Web 3.0 has arrived, claiming to fix this with Real World Asset tokenisation. A fractional share in a lithium mine, a digitised claim to farmland, a tokenised stake in a solar farm. The idea is access, but here is the truth. Holding a token does not mean holding the commodity. It does not mean control. You are not deciding how that mine operates, who benefits from that land, or where that energy goes. The majority stake, often held by venture funds or crypto whales, still rules, and the token is just another financial instrument, another abstraction with no real power. Some argue tokenisation democratises access, pointing to DAOs where holders vote. But even there, influence often scales with wealth, leaving small stakeholders with symbolic gestures, not real authority.
This is not just about participation in decision making. It is about who holds the fundamental economic rights over resources. A governance token might offer a vote, but does it grant a claim on production? Can you decide how much of that mine’s output goes to local markets? Can you influence how that farmland is managed? Most tokenised assets replicate traditional structures, where control stays locked with those holding the largest equity stakes. Think global asset managers and private investment funds, not rural cooperatives. Financial markets have perfected this system, turning ownership into a game where real decision making remains out of reach. Tokenisation does not automatically shift that. Owning a fraction is meaningless without control, and without governance tying decisions to those closest to the asset, it is just another traded placeholder.
Liquidity is not guaranteed. A tokenised asset bends to market forces, and without a robust marketplace, holders are trapped. Look at early tokenised real estate ventures. RWA platforms have promised tradable stakes, but thin buyer pools often leave investors stuck, holding a digital claim they cannot exit. Transparency hinges on governance, not just blockchain’s ledger. Off chain deals, insider control, or hidden financial plays, like majority holders quietly negotiating output sales, still shape value. Fractionalisation does not equal influence. No matter how many token holders exist, if control is concentrated, those tokens carry no weight.
Ownership must go beyond speculation, rooted in participation at the resource level. Imagine different models. In the Democratic Republic of Congo, smart city development could ensure infrastructure investment benefits local communities, with governance letting residents, like Kinshasa labourers watching foreign profits soar, shape resource deployment. In Ghana, a gold mine could shift from extractive wealth transfer to a long-term equity model, where workers and local businesses hold twenty percent of production stakes, not just digital scraps. In Vietnam, carbon credit projects could structure revenue to fund conservation controlled by farmers protecting the land, not external firms chasing socially responsible optics.

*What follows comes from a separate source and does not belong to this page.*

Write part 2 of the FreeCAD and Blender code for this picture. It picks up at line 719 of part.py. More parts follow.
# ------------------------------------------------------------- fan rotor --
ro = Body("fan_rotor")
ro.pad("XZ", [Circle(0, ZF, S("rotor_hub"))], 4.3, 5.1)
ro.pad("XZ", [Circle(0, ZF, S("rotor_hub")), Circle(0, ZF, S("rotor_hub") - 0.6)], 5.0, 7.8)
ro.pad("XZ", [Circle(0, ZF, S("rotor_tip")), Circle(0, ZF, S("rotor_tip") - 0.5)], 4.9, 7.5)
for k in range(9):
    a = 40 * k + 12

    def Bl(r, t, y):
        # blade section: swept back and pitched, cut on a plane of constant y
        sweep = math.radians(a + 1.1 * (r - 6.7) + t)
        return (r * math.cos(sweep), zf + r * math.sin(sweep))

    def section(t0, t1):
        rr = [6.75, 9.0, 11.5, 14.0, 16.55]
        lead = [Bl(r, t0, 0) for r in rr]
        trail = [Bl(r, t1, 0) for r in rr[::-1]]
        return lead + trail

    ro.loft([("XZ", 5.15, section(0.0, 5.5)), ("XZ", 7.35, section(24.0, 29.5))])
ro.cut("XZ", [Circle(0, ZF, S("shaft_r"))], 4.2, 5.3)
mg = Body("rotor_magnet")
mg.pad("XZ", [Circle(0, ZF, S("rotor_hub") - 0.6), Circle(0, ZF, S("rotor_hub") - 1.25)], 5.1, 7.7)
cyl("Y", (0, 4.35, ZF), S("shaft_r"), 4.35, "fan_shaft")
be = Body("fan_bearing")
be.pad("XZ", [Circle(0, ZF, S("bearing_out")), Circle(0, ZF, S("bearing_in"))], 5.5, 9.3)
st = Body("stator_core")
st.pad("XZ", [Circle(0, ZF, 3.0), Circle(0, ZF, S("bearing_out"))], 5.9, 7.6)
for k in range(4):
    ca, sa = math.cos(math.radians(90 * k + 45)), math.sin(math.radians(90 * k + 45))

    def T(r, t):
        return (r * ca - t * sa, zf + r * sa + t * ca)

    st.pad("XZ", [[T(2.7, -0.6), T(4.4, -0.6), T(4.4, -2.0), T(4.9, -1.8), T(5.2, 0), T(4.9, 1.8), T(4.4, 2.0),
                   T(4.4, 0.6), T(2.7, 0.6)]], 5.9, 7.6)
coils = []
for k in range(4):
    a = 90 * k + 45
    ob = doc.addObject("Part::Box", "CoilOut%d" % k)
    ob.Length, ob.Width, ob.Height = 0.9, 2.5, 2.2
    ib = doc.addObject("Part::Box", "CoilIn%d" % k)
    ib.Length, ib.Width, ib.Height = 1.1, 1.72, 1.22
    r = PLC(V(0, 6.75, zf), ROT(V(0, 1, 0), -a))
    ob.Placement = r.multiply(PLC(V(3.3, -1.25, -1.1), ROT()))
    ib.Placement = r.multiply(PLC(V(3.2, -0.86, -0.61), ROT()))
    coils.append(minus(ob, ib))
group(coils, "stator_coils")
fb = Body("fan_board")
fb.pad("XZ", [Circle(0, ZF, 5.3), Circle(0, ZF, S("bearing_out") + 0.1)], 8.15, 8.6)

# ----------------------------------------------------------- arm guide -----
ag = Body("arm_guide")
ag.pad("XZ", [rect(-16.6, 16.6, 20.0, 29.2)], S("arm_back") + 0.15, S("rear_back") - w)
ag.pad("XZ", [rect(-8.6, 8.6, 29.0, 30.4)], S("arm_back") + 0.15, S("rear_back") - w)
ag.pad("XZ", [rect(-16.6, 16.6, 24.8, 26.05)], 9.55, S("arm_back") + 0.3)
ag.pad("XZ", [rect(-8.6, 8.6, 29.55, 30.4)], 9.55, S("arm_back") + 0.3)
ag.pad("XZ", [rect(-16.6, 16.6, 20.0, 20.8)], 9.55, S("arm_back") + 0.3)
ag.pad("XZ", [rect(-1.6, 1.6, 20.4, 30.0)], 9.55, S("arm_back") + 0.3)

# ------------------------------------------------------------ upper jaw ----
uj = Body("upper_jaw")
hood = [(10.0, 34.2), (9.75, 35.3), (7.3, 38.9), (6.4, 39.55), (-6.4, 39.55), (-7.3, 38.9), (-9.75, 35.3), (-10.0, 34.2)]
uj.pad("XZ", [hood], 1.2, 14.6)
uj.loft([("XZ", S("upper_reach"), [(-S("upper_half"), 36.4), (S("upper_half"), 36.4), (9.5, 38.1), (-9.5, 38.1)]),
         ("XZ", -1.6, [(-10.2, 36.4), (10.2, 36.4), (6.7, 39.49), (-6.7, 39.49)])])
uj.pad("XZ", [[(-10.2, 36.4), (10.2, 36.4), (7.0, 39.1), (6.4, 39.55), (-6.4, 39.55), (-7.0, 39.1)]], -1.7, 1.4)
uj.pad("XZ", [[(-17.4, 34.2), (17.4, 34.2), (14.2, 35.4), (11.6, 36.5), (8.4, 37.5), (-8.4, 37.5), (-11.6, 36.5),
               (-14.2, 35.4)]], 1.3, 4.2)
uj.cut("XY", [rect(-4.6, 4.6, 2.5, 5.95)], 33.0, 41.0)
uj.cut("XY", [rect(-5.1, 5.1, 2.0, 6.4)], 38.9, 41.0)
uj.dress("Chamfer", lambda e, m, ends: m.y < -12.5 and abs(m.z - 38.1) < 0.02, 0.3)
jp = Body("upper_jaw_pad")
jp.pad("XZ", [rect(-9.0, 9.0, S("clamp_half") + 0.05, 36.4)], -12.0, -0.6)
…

This is the gap between tokenisation as a gimmick and an economic shift. Real power sits where resources are, not in financial markets. The challenge is ensuring that producers, farmers, energy creators, and resource stewards hold influence, not just serve as cogs while value flows elsewhere. If tokenisation is to matter, it must embed governance that reflects true ownership, not just slice up assets with the latest twist.
This is where Kula steps in. We are not repackaging ownership. We are restructuring it. Kula embeds governance into the economic framework of real world commodities, ensuring those who generate value direct it. Unlike typical models where centralised firms or passive tokens dominate, Kula ties capital to control. For example, in an energy project, our smart contracts might lock thirty percent of profits to local producers, with token holders, weighted by stake and proximity, voting on output allocation. This is not financial exposure. It is a voice tied to production. This. This is different.
Here is where Kula flexes its muscles over the beguiling trend of RWA tokenisation. Most real world asset gigs toss tokens into the blockchain wilds without tethering them to Web 2.0’s legal structures — think contracts, equity stakes, and accounting standards that make value stick. Commodities beat assets here; their worth is in the raw materials — oil, grain, gold — not some vague digital illusion of them. Kula does not play that game. We tie tokenisation to solid legal frameworks, ensuring it is not just a claim but a real slice of the action, linked to production and enforceable rights. While others scatter tokens like cosmic confetti, Kula locks them to the equity that counts, giving producers control over the value they create, not just a hollow claim floating in the digital void.
Kula creates pathways where value stays with those who sustain industries. Whether structuring real stakes in energy, ensuring long term agricultural equity, or redesigning commodity economies so local participants govern, we build systems where ownership means influence. None of this is easy. Smart contracts can enforce profit splits, but without careful design, they risk entrenching capital heavy players. Decentralised governance can protect local stakes, but poor execution, like token dumps by early investors, could skew it. The tools exist, but intent matters.
As Web 3.0 grows, a choice looms. Will tokenisation financialise commodities further, distancing ownership from those who rely on them? Or will it lock power where it belongs, giving producers a stake in the wealth they create?
Kula chooses the latter. Ownership is not just a token. It is a right.